When we lived in Sacramento, I used to find Chick Publications religious tracts lying on bus stop benches, in restaurants, Sac State, all over. Stamped on these tracts was usually the name and address of "Bethany Temple," "First Pentecostal," or some other evangelical Christian church.

These tracts are about five inches by three inches, 16 pages in length. I had a collection of them that I brought from Sacramento, and having mentioned them to my son Kavi, he sent me some more that he had found. I don't believe I have ever seen them here in Arizona.

A couple of days ago I saw a documentary on these tracts. I found that there are only two known photos of Mr. Chick - one from a High School yearbook, the other when he enlisted in the army shortly thereafter. He was born in 1924.

Nobody has ever interviewed him.

Seeing this documentary, I got interested in looking at them again, but I couldn't find them. I had misplaced my set and I couldn't find them. My wife, believing I had a great interest in seeing them again, bought a set for around $20. She likes to please me with purchases.

These tracts, although obviously meant to be always serious and important, inadvertently are often humorous and kinda weird. The weirdness comes mostly from Mr. Chick's belief that what you do in life has nothing whatsoever to do with whether you wind up in Heaven or Hell. What does matter is if you have taken Jesus Christ as your personal savior by the time you die.
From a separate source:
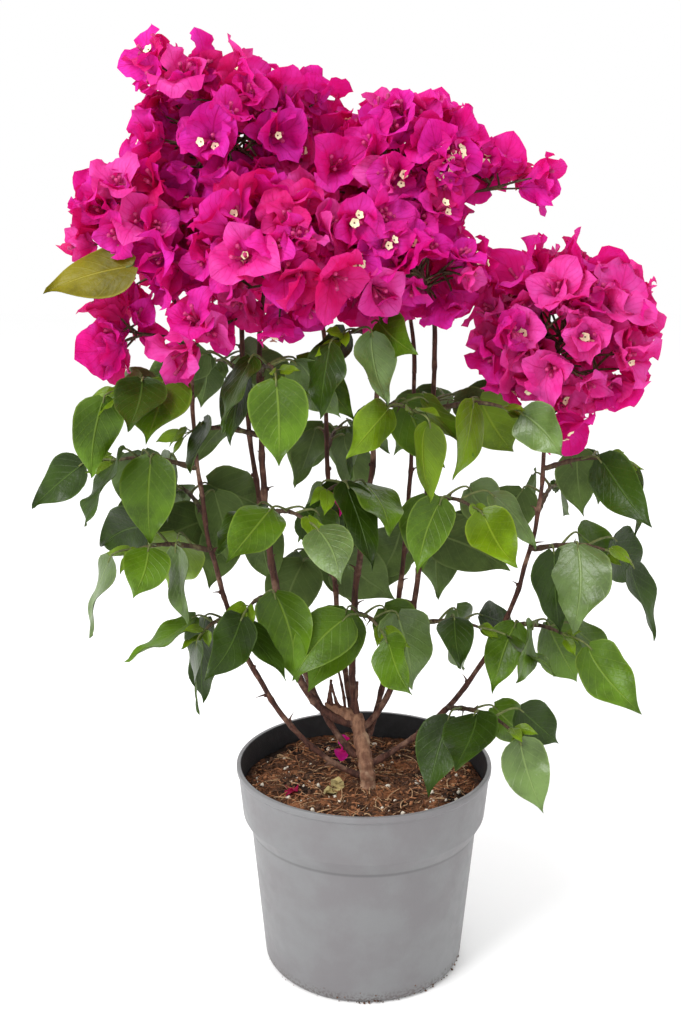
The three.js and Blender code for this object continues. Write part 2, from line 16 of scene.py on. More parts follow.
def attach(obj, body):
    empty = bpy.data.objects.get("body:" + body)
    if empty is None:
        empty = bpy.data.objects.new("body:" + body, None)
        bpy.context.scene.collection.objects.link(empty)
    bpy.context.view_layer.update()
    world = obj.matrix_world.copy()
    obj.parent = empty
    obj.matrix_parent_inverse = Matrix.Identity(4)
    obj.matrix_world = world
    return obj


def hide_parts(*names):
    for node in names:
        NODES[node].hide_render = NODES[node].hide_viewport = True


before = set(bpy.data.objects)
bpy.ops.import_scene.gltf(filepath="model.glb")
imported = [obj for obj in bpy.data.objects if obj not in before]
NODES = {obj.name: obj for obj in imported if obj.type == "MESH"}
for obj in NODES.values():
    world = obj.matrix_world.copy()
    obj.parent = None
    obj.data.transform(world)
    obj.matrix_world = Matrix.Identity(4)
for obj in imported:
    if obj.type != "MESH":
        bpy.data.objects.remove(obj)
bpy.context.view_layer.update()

UP = Vector((0, 0, 1))
TURN = 2 * pi
GOLDEN_TURN = pi * (3 - sqrt(5))

# ---- Sizes that the part's source gives ----

POT = {
    "height": 140,
    "rim_radius": 85,
    "lip_drop": 4,
    "lip_depth": 1.2,
    "collar_foot": (81, 106),
    "shoulder": (75.5, 96),
    "base_radius": 67,
    "base_edge": 3,
    "wall": 1.8,
    "floor": 2.2,
    "drain_holes": 8,
    "drain_radius": 4,
    "drain_ring": 50,
    "foot_ring": (8, 1.5, 1),
}
SOIL_LEVEL = 125
SEAT = 0.3
TRIES = 6
NEXT_TRY = 7919  # between the seeds of one throw's tries
TRUNK = {
    "foot": (2.6, -15.7, SOIL_LEVEL + SEAT),
    "top": (-5, -3, 172),
    "foot_radius": 6.6,
    "flare_share": 0.16,
    "radius": 4.6,
    "top_radius": 3.8,
}
# `at` is where on the trunk a bough leaves it, and `tip` is the height of its end.
Bough = namedtuple("Bough", "at heading lift pull spread tip radii")
BOUGHS = {
    "bough_far_left": Bough(0.22, 180, 22, 64, 103, 398, (2.1, 1.5)),
    "bough_far_right": Bough(0.36, 4, 28, 64, 106, 356, (2.1, 1.5)),
    "bough_centre": Bough(1, 20, 0, 78, 14, 432, (2.7, 1.7)),
    "bough_inner_left": Bough(0.93, 186, 14, 48, 56, 414, (2.9, 1.9)),
    "bough_inner_right": Bough(0.86, 8, 35, 32, 42, 420, (2.3, 1.6)),
    "bough_back_left": Bough(0.5, 150, 34, 52, 86, 468, (2.4, 1.6)),
    "bough_back": Bough(0.62, 112, 45, 37, 62, 408, (2.2, 1.5)),
    "bough_back_right": Bough(0.7, 62, 42, 40, 66, 396, (2.2, 1.5)),
}
# A sprig says where it ends, at what share of the head's stem it starts, and its clusters.
Head = namedtuple("Head", "bough centre radii clusters sprigs", defaults=[()])
HEADS = {
    "blossom_front": Head(
        "bough_inner_left", (-55, -44, 468), (52, 42, 46), 31, [((-101, -46, 420), 0.3, 2)]
    ),
    "blossom_left": Head("bough_far_left", (-139, -8, 484), (36, 40, 42), 23, [((-148, -24, 420), 0.2, 2)]),
    "blossom_top_left": Head("bough_back_left", (-86, 8, 543), (55, 48, 46), 32, [((-122, -2, 580), 0.9, 3)]),
    "blossom_top_right": Head("bough_centre", (24, -4, 525), (48, 46, 38), 28, [((92, -8, 510), 0.6, 2)]),
    "blossom_inner_right": Head("bough_inner_right", (32, -22, 462), (40, 38, 30), 18),
    "blossom_right": Head("bough_far_right", (121, -2, 424), (58, 48, 56), 34, [((117, -16, 374), 0.1, 1)]),
    "blossom_back_left": Head("bough_back", (-60, 70, 476), (52, 38, 44), 20),
    "blossom_back_right": Head("bough_back_right", (20, 58, 466), (48, 38, 44), 18),
}
Spray = namedtuple("Spray", "bough height heading reach leaves")
# The sprays of each bough: place, height, compass heading, reach and leaves.
SPRAYS_ON = {
    "far_left": (
        ("top", 388, 214, 44, 6),
        ("upper", 342, 184, 46, 5),
        ("middle", 290, 205, 44, 5),
        ("low", 244, 250, 34, 4),
        ("back", 312, 128, 50, 5),
    ),
    "inner_left": (
        ("top", 402, 285, 40, 5),
        ("upper", 362, 232, 42, 5),
        ("middle", 312, 300, 48, 5),
        ("low", 258, 250, 38, 4),
    ),
    "centre": (
        ("top", 420, 245, 48, 5),
        ("upper", 376, 292, 50, 6),
        ("middle", 326, 236, 44, 5),
        ("low", 240, 288, 46, 5),
    ),
    "inner_right": (("upper", 376, 325, 46, 5), ("middle", 318, 300, 44, 5), ("low", 236, 318, 44, 5)),
    "far_right": (
        ("top", 340, 350, 38, 5),
        ("middle", 288, 330, 46, 5),
        ("low", 238, 312, 44, 5),
        ("foot", 182, 302, 60, 5),
        ("back", 312, 55, 50, 5),
    ),
    "back_left": (("upper", 392, 115, 50, 6), ("low", 286, 135, 48, 5)),
    "back": (("upper", 342, 80, 48, 6), ("low", 256, 108, 46, 5)),
    "back_right": (("upper", 366, 48, 50, 6), ("low", 272, 66, 46, 5)),
}
SPRAYS = {}
for side_name, places in SPRAYS_ON.items():
    for place_name, *sizes in places:
        SPRAYS[f"leaves_{side_name}_{place_name}"] = Spray(f"bough_{side_name}", *sizes)
LEAF = {
    "length": (52, 72),
    "width_share": 0.6,
    "outline": ((0.12, 0.7), (0.42, 1), (0.76, 0.5)),
    "arch": 0.16,
    "droop": (18, 76),
    "roll": (-40, 40),
    "petiole": (13, 24),
}
BRACT = {
    "length": (30, 37),
    "width_share": 0.84,
    "outline": ((0.55, 0.96), (0.92, 0.46)),
    "cup": 0.1,
    "flare": (38, 60),
    "smallest": 0.62,
}
SHOOT_RADIUS = 2
CROWN_HALF_WIDTH = 190
CROWN_RIDGE = 6

# ---- Sizes that only this script uses ----

# Half width of a leaf or bract at shares of its length.
LEAF_OUTLINE = (
    (0, 0.18), (0.03, 0.52), (0.08, 0.77), (0.16, 0.93), (0.28, 1), (0.42, 0.96), (0.54, 0.86), (0.65, 0.7),
    (0.74, 0.5), (0.81, 0.32), (0.87, 0.18), (0.93, 0.08), (1, 0.0),
)
BRACT_OUTLINE = (
    (0, 0.16), (0.08, 0.46), (0.2, 0.78), (0.34, 0.97), (0.48, 1), (0.62, 0.92), (0.75, 0.74), (0.86, 0.48),
    (0.94, 0.24), (1, 0.0),
)
TUBE_BULGE = ((0, 0.75), (0.25, 1.2), (0.55, 0.85), (0.85, 1.05), (1, 1.35))  # radii of a flower's tube
REACH_SLACK = 2.6  # how far a throw may lie from its solid: a limb's foot is inset by up to about this
HELD_SHARE = 0.6  # how much of a throw its solid must hold
NEAR_TIP = 0.985  # where the wood starts that goes on past a limb's tip
STREWN = {"crumbs": 1500, "perlite": 130, "fibres": 1300, "on_foot": 170}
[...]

In other words, you can lie, cheat, steal and murder, as long as you take Jesus as your savior. On the other hand, if you live as a saint and do not take Him as your savior, it's down to the burning depths for you immediately upon your earthly death.

One tract I had never seen before is entitled, "Congratulations." The congratulations refers to whomever has been fortunate enough to have bought an assortment of Chick Publications tracts.

This Congratulations edition tells you how to feel when you get berated for passing out these things.On the next to the last page the caption reads, "When you get past the fear of simply laying down tracts, try HANDING one to the box boy at the store." Then there's a drawing of a box boy holding one, with a smiling excited look on his face, saying, "Wow! THANKS!." Hah!

Showing how the Egyptians drowned Jewish boys to keep down the population, two men are shown tossing something into the water that goes, "splash" and a crocodile is watching going, "Mmmm. Yum, yum."

In this same edition, this boy wants his father to put lamb's blood over the doorway because all the firstborn are going to be killed unless they have this sign over the door. He hassles his unwilling father until the father asks him, "Why should you care anyway?"

The kid answers, "Papa, I'm the first born!"

Today I was reading one of Chick's tracts about what happened to the dinosaurs. He says humans hunted them for their meat. Then Chick portrays all dinosaurs going onto the ark two by two. Then he says scientists claim that the dinosaurs disappeared because of a comet hitting the earth but, Chick says, it didn't happen that way. No, what happened was that the flood killed trillions and trillions of plants, which left earth with a scarcity of oxygen, which made the dinosaurs run slower, so humans were able to hunt them down until they were extinct.

It is never explained why humans were not affected by the lack of oxygen.

What really amazes me is though, is why Chick would engage in such a grasping of straws to explain why the dinosaurs disappeared. Boggles my mind, it does.

Sunday, August 9, 2009

HOLLYWOOD, BOLLYWOOD

Blog number 324 **** 09 August 2009

So I'm watching a movie on commercial television called, "Come Early Morning" starring Ashely Judd, a run-of-the-mill, predictable, "I've seen this plot before" type of movie, but entertaining nevertheless - probably because nothing else any good is on, and I see a scene where Ashley comes upon a pickup truck being loaded with a juke box carried out from the bar which she frequents.

She goes inside and asks what's going on with the jukebox, and the bartender tells her that the patrons want new country music, being tired of old country music and I'm thinking, "What is Hell's wrong with those Hollywood people?" They think juke boxes come with music and if you want different music you have to get a different box? Am I missing something? I don't think so.

But maybe.

Nah.

Thursday, August 6, 2009

I LOVE TELEVISION

Blog number 323 **** 06 August 2009

Some years back there used to be a commercial on the telly - selling furniture, I think. Anyhow, they had a refrain, "If you can find it cheaper anywhere else, buy it."

What reminded me of that old commercial was an incident on "Cops." The officer had this guy in his car - in handcuffs, and he told the perp, "You've been Mirandized, so you can say anything you want." Hah!